SET PROBLEM → Print the listing below exactly.

RECORDED INFORMATION →
** begin **
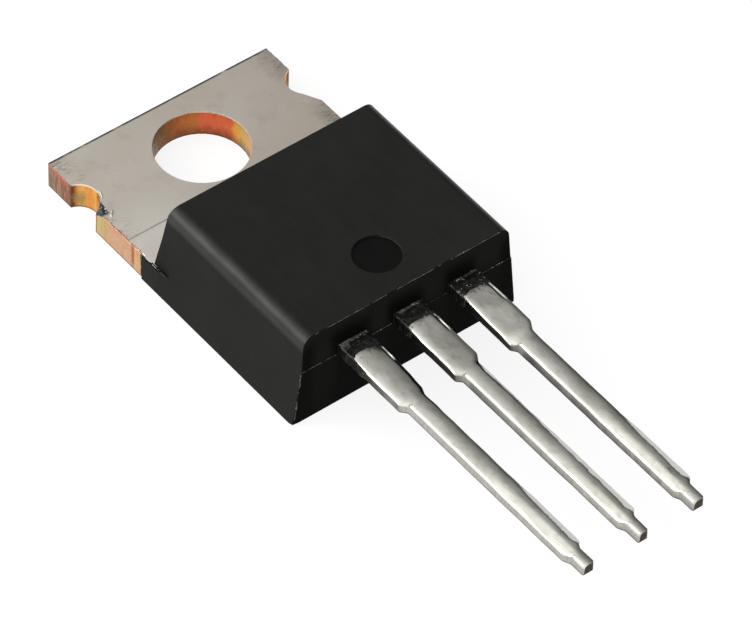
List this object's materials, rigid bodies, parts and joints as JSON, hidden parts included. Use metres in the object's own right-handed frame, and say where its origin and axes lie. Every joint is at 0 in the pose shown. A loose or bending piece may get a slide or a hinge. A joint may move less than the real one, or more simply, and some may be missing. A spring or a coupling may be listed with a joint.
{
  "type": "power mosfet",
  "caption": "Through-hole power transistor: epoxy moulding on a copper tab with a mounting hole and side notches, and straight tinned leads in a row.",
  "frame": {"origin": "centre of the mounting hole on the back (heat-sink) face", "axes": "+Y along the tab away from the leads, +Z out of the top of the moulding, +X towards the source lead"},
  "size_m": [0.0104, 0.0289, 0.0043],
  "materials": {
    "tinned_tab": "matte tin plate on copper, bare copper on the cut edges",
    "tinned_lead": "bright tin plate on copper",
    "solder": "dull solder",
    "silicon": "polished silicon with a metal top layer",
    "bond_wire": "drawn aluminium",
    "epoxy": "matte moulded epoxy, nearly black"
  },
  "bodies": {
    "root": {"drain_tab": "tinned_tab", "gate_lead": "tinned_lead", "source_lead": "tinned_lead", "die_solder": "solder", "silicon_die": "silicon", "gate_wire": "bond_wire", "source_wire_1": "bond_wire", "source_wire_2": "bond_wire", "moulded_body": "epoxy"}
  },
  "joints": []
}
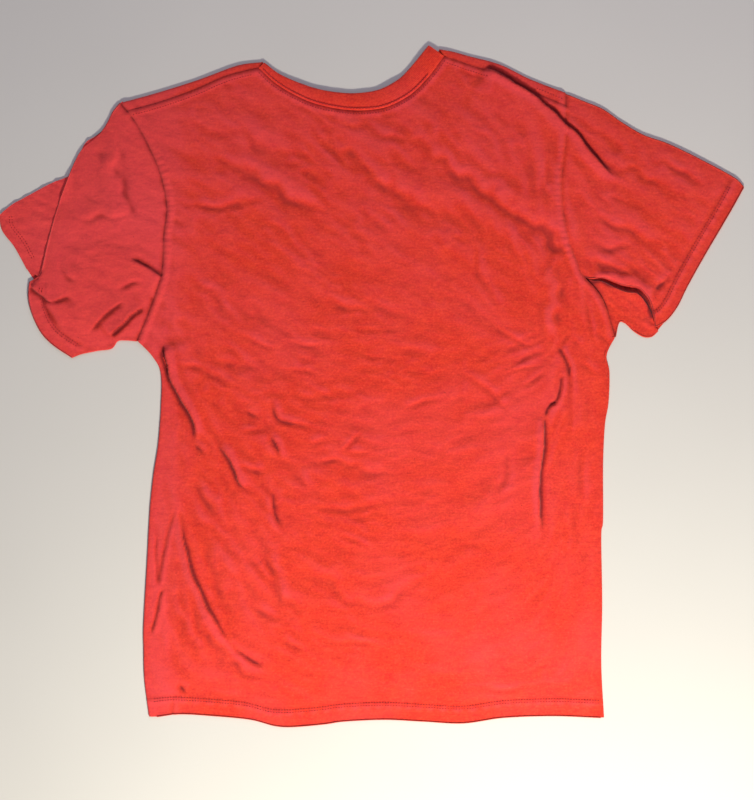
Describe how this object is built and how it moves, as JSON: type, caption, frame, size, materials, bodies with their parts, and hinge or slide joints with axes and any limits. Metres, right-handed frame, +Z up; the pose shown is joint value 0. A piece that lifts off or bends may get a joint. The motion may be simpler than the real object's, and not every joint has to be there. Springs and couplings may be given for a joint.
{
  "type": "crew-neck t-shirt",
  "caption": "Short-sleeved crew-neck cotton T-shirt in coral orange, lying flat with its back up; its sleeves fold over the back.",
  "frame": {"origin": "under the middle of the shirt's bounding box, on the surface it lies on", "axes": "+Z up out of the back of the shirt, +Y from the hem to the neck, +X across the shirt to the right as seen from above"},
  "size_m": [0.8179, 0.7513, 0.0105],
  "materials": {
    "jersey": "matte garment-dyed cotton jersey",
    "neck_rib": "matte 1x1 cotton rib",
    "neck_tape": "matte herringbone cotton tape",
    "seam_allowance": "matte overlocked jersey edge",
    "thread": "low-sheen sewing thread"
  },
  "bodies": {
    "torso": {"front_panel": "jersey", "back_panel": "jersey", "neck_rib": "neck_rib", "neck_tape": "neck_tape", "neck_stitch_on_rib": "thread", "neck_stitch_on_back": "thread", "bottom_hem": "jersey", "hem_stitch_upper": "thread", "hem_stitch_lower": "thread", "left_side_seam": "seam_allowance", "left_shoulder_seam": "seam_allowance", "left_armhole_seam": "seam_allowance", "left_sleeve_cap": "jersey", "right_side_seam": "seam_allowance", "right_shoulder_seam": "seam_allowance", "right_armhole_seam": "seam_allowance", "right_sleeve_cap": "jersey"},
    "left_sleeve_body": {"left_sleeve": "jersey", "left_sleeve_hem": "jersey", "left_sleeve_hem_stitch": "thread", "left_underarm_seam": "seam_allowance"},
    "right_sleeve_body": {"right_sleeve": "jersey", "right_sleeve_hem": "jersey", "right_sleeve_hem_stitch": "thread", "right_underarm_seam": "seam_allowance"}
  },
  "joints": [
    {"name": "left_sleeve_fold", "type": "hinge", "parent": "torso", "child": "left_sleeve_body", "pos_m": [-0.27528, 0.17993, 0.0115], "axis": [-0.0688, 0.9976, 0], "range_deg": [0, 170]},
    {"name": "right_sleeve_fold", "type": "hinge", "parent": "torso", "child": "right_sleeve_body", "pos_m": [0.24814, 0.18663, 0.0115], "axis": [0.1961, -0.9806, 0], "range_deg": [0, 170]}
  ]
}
** end **
RESPONSE TO THIS EXERCISE →
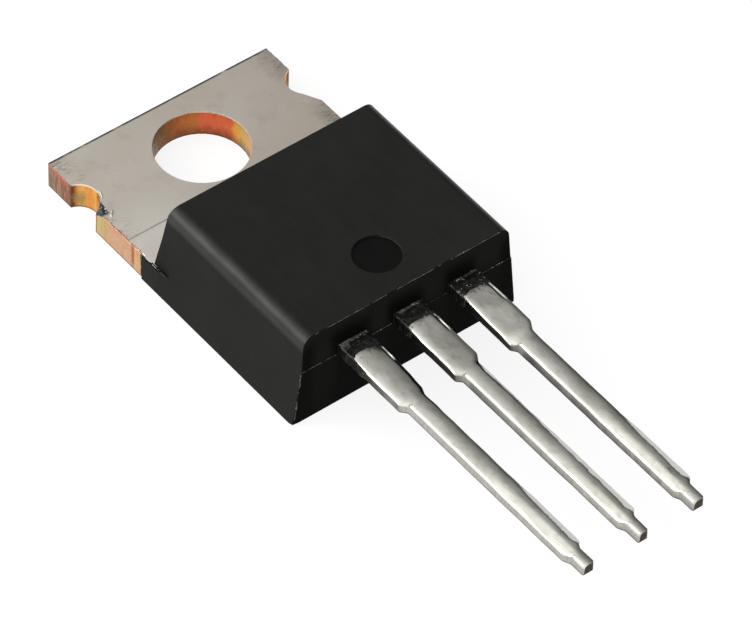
List this object's materials, rigid bodies, parts and joints as JSON, hidden parts included. Use metres in the object's own right-handed frame, and say where its origin and axes lie. Every joint is at 0 in the pose shown. A loose or bending piece may get a slide or a hinge. A joint may move less than the real one, or more simply, and some may be missing. A spring or a coupling may be listed with a joint.
{
  "type": "power mosfet",
  "caption": "Through-hole power transistor: epoxy moulding on a copper tab with a mounting hole and side notches, and straight tinned leads in a row.",
  "frame": {"origin": "centre of the mounting hole on the back (heat-sink) face", "axes": "+Y along the tab away from the leads, +Z out of the top of the moulding, +X towards the source lead"},
  "size_m": [0.0104, 0.0289, 0.0043],
  "materials": {
    "tinned_tab": "matte tin plate on copper, bare copper on the cut edges",
    "tinned_lead": "bright tin plate on copper",
    "solder": "dull solder",
    "silicon": "polished silicon with a metal top layer",
    "bond_wire": "drawn aluminium",
    "epoxy": "matte moulded epoxy, nearly black"
  },
  "bodies": {
    "root": {"drain_tab": "tinned_tab", "gate_lead": "tinned_lead", "source_lead": "tinned_lead", "die_solder": "solder", "silicon_die": "silicon", "gate_wire": "bond_wire", "source_wire_1": "bond_wire", "source_wire_2": "bond_wire", "moulded_body": "epoxy"}
  },
  "joints": []
}
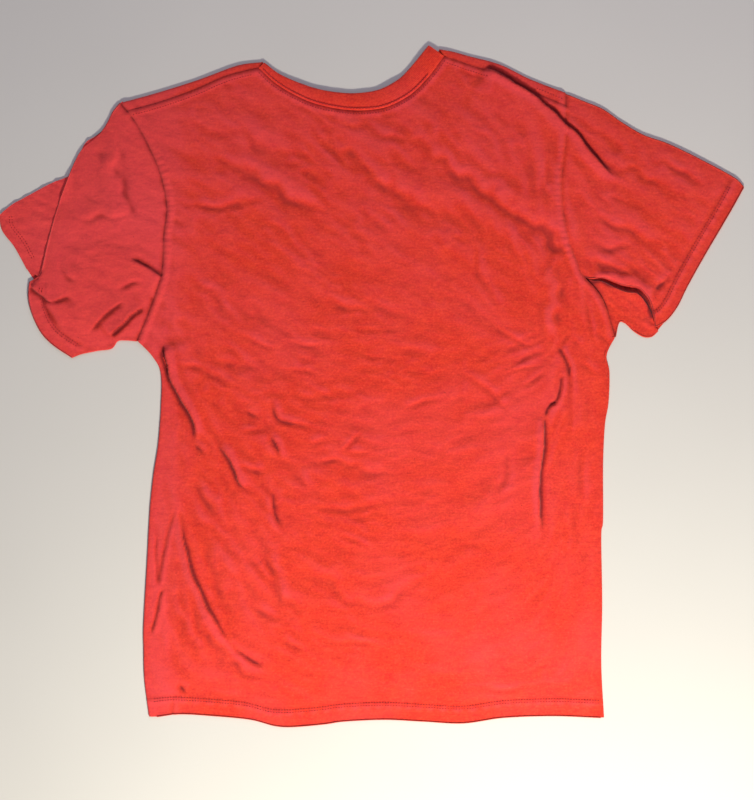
Describe how this object is built and how it moves, as JSON: type, caption, frame, size, materials, bodies with their parts, and hinge or slide joints with axes and any limits. Metres, right-handed frame, +Z up; the pose shown is joint value 0. A piece that lifts off or bends may get a joint. The motion may be simpler than the real object's, and not every joint has to be there. Springs and couplings may be given for a joint.
{
  "type": "crew-neck t-shirt",
  "caption": "Short-sleeved crew-neck cotton T-shirt in coral orange, lying flat with its back up; its sleeves fold over the back.",
  "frame": {"origin": "under the middle of the shirt's bounding box, on the surface it lies on", "axes": "+Z up out of the back of the shirt, +Y from the hem to the neck, +X across the shirt to the right as seen from above"},
  "size_m": [0.8179, 0.7513, 0.0105],
  "materials": {
    "jersey": "matte garment-dyed cotton jersey",
    "neck_rib": "matte 1x1 cotton rib",
    "neck_tape": "matte herringbone cotton tape",
    "seam_allowance": "matte overlocked jersey edge",
    "thread": "low-sheen sewing thread"
  },
  "bodies": {
    "torso": {"front_panel": "jersey", "back_panel": "jersey", "neck_rib": "neck_rib", "neck_tape": "neck_tape", "neck_stitch_on_rib": "thread", "neck_stitch_on_back": "thread", "bottom_hem": "jersey", "hem_stitch_upper": "thread", "hem_stitch_lower": "thread", "left_side_seam": "seam_allowance", "left_shoulder_seam": "seam_allowance", "left_armhole_seam": "seam_allowance", "left_sleeve_cap": "jersey", "right_side_seam": "seam_allowance", "right_shoulder_seam": "seam_allowance", "right_armhole_seam": "seam_allowance", "right_sleeve_cap": "jersey"},
    "left_sleeve_body": {"left_sleeve": "jersey", "left_sleeve_hem": "jersey", "left_sleeve_hem_stitch": "thread", "left_underarm_seam": "seam_allowance"},
    "right_sleeve_body": {"right_sleeve": "jersey", "right_sleeve_hem": "jersey", "right_sleeve_hem_stitch": "thread", "right_underarm_seam": "seam_allowance"}
  },
  "joints": [
    {"name": "left_sleeve_fold", "type": "hinge", "parent": "torso", "child": "left_sleeve_body", "pos_m": [-0.27528, 0.17993, 0.0115], "axis": [-0.0688, 0.9976, 0], "range_deg": [0, 170]},
    {"name": "right_sleeve_fold", "type": "hinge", "parent": "torso", "child": "right_sleeve_body", "pos_m": [0.24814, 0.18663, 0.0115], "axis": [0.1961, -0.9806, 0], "range_deg": [0, 170]}
  ]
}